Wire the same channel you use for build failures; disk stalls look like flaky tests. Include which filesystem the job touches—container graph versus host /Users—so operators do not prune the wrong layer during an incident.

# Quick host snapshot (run as part of health checks)
df -h /
df -ih /
du -sh ~/Library/Developer/Xcode/DerivedData 2>/dev/null
docker system df 2>/dev/null || true

3. Tiered cleanup ladder

Tier 0—safe hourly: truncate known-huge CI logs, delete failed job workspaces older than N hours, evict container build cache entries with explicit age TTLs.

Tier 1—daily: prune dangling Docker images and stopped containers; clear per-PR Derived Data folders tied to closed merges; rotate unified logs per your retention policy.

Tier 2—weekly: rebuild cold caches from lockfiles after backing up any credentials; compact SPM caches if corruption checks pass; audit bind mounts for accidental host copies of .git or DerivedData.

Tier 3—break-glass: wholesale remove old Xcode data and global caches only with a maintenance window and checksum verification of reproducible builds. Document what you deleted—auditors ask.

Signing and notarization pipelines also accumulate artifacts; align cache policy with Apple Silicon cloud Mac iOS/macOS CI: codesign, Notarization, stapler & keychain boundaries—reproducible pipelines and rejection-code troubleshooting so intermediate export bundles do not become silent disk anchors.

4. Plan storage boundaries and headroom

kvmboot public tiers center on 16 GB unified memory + 256 GB SSD and 24 GB + 512 GB (see plans and specs). Budget macOS, Xcode, Docker Desktop or equivalent, monitoring agents, and two weeks of logs first; assign the remainder to CI caches and per-runner ephemeral stores. If simultaneous jobs peak during release trains, model worst-case overlap—two large iOS archives plus one containerized backend build can spike both RAM and transient disk before pruning runs.
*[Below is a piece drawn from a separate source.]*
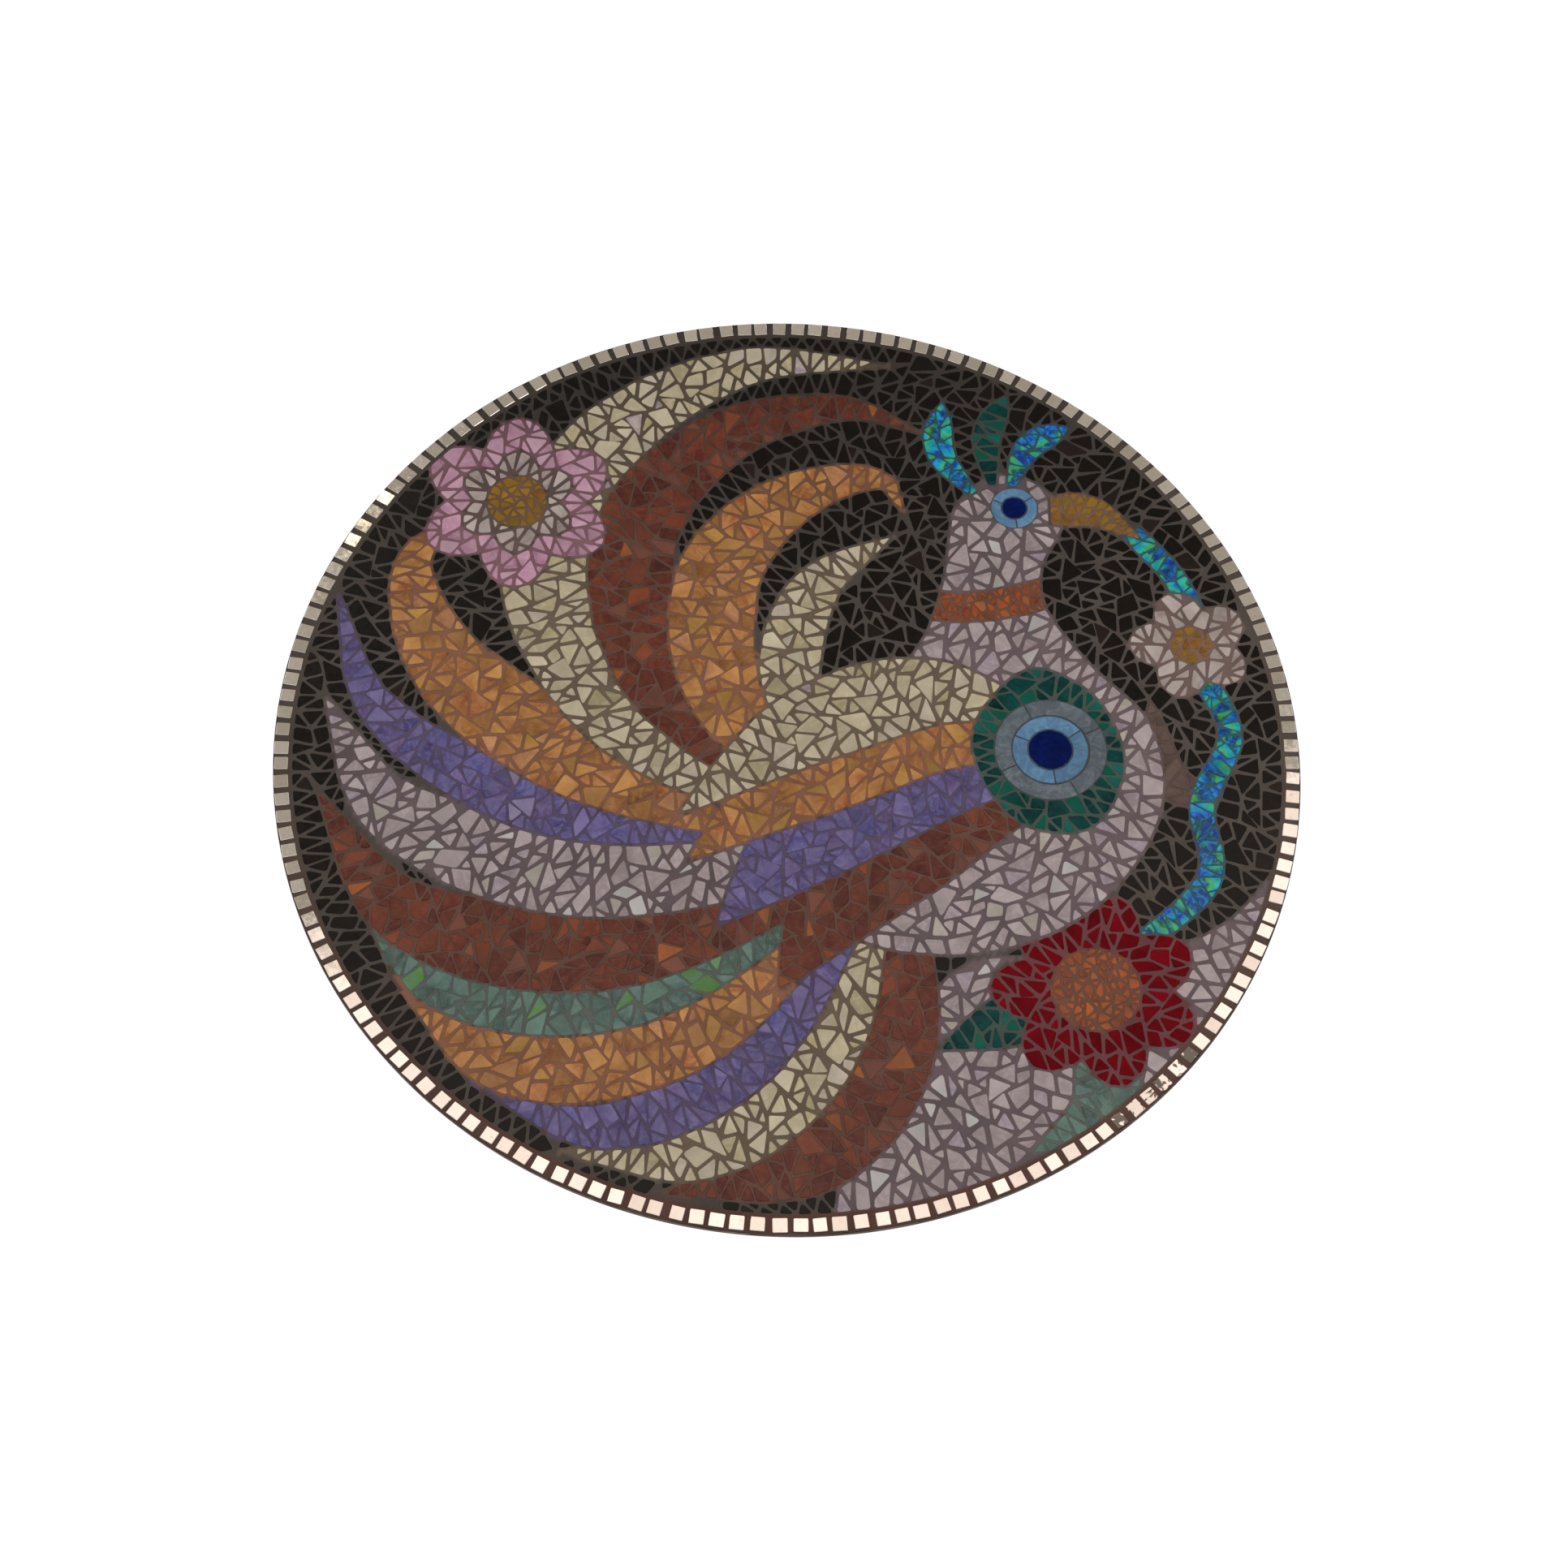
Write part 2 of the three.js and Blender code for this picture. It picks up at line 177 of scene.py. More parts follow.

# Each glass: the colours that its tiles are cut from, with their shares, the colour of its streaks, how much
# they show, how far the colour flows on within a tile, the grout's colour there, the size of a tile with its
# joint in square millimetres or the number of arcs that a ring is cut into, the joint in millimetres, and the
# roughness. Some also have their own index of refraction, range of tones, share of joined pairs, or painted
# shade that darkens the grout towards the top.
GLASS = {
    "black": dict(
        cuts=[(0.88, 0x080605), (0.08, 0x120E0C), (0.04, 0x211917)],
        streak=0x14110F, show=0.4, flow=0.0, grout=0x4A4541, tile=150, joint=2.2, rough=0.2,
        # Its grout gets stronger painted shade towards the top.
        ior=1.27, top_painted_shade=0.6, pairs=0.2,
    ),
    "pearl": dict(
        cuts=[
            (0.46, 0xA0969A), (0.25, 0xAEA5A9), (0.14, 0x968A92), (0.07, 0x9C90A0),
            (0.05, 0xA9A59E), (0.03, 0xB8BABC),
        ],
        streak=0xBFB7BC, show=0.5, flow=0.0, grout=0x63575D, tile=158, joint=2.7, rough=0.2,
        vary=0.12,
    ),
    "cream": dict(
        cuts=[(0.45, 0xB4AD93), (0.3, 0xBFB9A2), (0.14, 0xA79F7E), (0.09, 0xB4AEA0), (0.02, 0x9A8E9C)],
        streak=0xCCC6B0, show=0.5, flow=0.0, grout=0x685C4E, tile=150, joint=2.4, rough=0.2,
        vary=0.13,
    ),
    "copper": dict(
        cuts=[
            (0.3, 0x905C2D), (0.22, 0x9D6A36), (0.15, 0x8A4C28), (0.12, 0xA97B42),
            (0.1, 0x8E604E), (0.06, 0xA07C32), (0.03, 0x965030), (0.02, 0x5E3218),
        ],
        streak=0xC0905A, show=0.6, flow=0.5, grout=0x845C46, tile=152, joint=2.2, rough=0.2,
        vary=0.27,
    ),
    "brown": dict(
        cuts=[
            (0.34, 0x522019), (0.2, 0x5E2A1C), (0.16, 0x451613), (0.12, 0x6C3828),
            (0.08, 0x6C463C), (0.07, 0x7A3C22), (0.03, 0x96582A),
        ],
        streak=0x7C4432, show=0.5, flow=0.25, grout=0x62463C, tile=152, joint=1.9, rough=0.24,
        vary=0.24,
    ),
    "purple": dict(
        cuts=[
            (0.28, 0x4A437D), (0.2, 0x554D85), (0.16, 0x413A76), (0.14, 0x564478),
            (0.1, 0x424488), (0.1, 0x645C90), (0.02, 0x8E86A8),
        ],
        streak=0x7C76A6, show=0.65, flow=0.4, grout=0x564C6A, tile=150, joint=1.6, rough=0.24,
        vary=0.2,
    ),
    "red": dict(
        cuts=[(0.5, 0x640110), (0.3, 0x700313), (0.2, 0x54020C)],
        streak=0x800619, show=0.4, flow=0.15, grout=0x643C40, tile=130, joint=2.1, rough=0.14,
        ior=1.12,
    ),
    "ember": dict(
        cuts=[(0.35, 0x7C4028), (0.2, 0x8A4628), (0.2, 0x6E3222), (0.13, 0x865A40), (0.12, 0xA2521E)],
        streak=0xB25E2C, show=0.6, flow=0.4, grout=0x6A483A, tile=44, joint=1.6, rough=0.15,
    ),
    "teal": dict(
        cuts=[(0.33, 0x042D2E), (0.22, 0x063A38), (0.21, 0x042124), (0.14, 0x07604C), (0.1, 0x186A5E)],
        streak=0x185452, show=0.5, flow=0.35, grout=0x3E4E4A, tile=130, joint=2.0, rough=0.16,
        ior=1.16,
    ),
    "sage": dict(
        cuts=[
            (0.28, 0x3A5652), (0.24, 0x446260), (0.18, 0x304844), (0.16, 0x56766E),
            (0.09, 0x4E6E60), (0.05, 0x4E8830),
        ],
        streak=0x6C8C84, show=0.55, flow=0.4, grout=0x5A625E, tile=145, joint=1.7, rough=0.2,
        vary=0.22,
    ),
    "opal": dict(
        cuts=[
            (0.17, 0x0A30B0), (0.15, 0x0650D0), (0.15, 0x0A86B8), (0.13, 0x10A89C),
            (0.11, 0x4CB04C), (0.1, 0x1E6034), (0.19, 0x0A3C96),
        ],
        streak=0x30C8E0, show=0.55, flow=0.7, grout=0x2E5866, tile=98, joint=1.15, rough=0.1,
    ),
    "white": dict(
        cuts=[(0.45, 0xA49B99), (0.3, 0xB1A8A7), (0.25, 0x918684)],
        streak=0xBEB7B5, show=0.6, flow=0.35, grout=0x665654, tile=128, joint=2.4, rough=0.14,
    ),
    "pink": dict(
        cuts=[(0.4, 0xAC809E), (0.3, 0xB68EAA), (0.16, 0x9C6E8E), (0.14, 0xBE9EB4)],
        streak=0xC8A6BA, show=0.6, flow=0.4, grout=0x86626F, tile=128, joint=2.1, rough=0.2,
    ),
    "gold": dict(
        cuts=[(0.4, 0x7F5E10), (0.25, 0x8B6812), (0.2, 0x6A581A), (0.15, 0x7A4C1B)],
        streak=0x9B782C, show=0.5, flow=0.35, grout=0x785C4C, tile=56, joint=1.5, rough=0.16,
    ),
    "taupe": dict(
        cuts=[(0.6, 0x544240), (0.4, 0x5E4C47)],
        streak=0x695955, show=0.5, flow=0.3, grout=0x58463F, tile=160, joint=1.4, rough=0.3,
    ),
    "steel_blue": dict(
        cuts=[(1.0, 0x5C6A76)],
        streak=0x7C8A94, show=0.8, flow=0.0, grout=0x3A4248, arcs=4, joint=0.9, rough=0.14,
    ),
    "sky_blue": dict(
        cuts=[(1.0, 0x547EA4)],
        streak=0x72A0C4, show=0.6, flow=0.0, grout=0x3A4A58, arcs=3, joint=0.9, rough=0.1,
    ),
    "deep_blue": dict(
        cuts=[(1.0, 0x021450)],
        streak=0x08206A, show=0.5, flow=0.0, grout=0x1C2440, arcs=1, joint=0.9, rough=0.08,
        ior=1.15,
    ),
}
CARRIERS = ("backing_board", "adhesive_coat", "mirror_row")
glass_of = {
    part["node"]: part["material_slot"]
    for part in frame["record"]["subparts"]
    if part["node"] not in CARRIERS
}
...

Keep roughly 15–20% free after that worst case. Falling under ~10% invites mysterious timeouts in compilers, test runners, and package managers that are expensive to debug under outage pressure.

5. Symptom–cause–action

Symptom	Likely root cause	Preferred action
“No space left on device” but `df -h` shows free GB	Inode exhaustion or quota on nested volume	Run `df -ih`; prune many-small-files trees (Pods, overlays, old logs)
CI slower after several green builds	Caches grew; APFS metadata hotspots	Time-box Derived Data; prune Docker builder cache; verify bind mounts
Disk alerts only on one runner	Per-host drift: manual debug artifacts	Compare `du` top-level trees; re-image or enforce janitor script

6. Closing

Disk governance on cloud Mac runners is not a single cron job—it is a capacity model tying Xcode caches, containers, logs, and plan SSD together with inode awareness. Revisit the model when you change Xcode major versions, enable new parallel jobs, or add Dockerized sidecars; each shift moves both byte and file-count curves.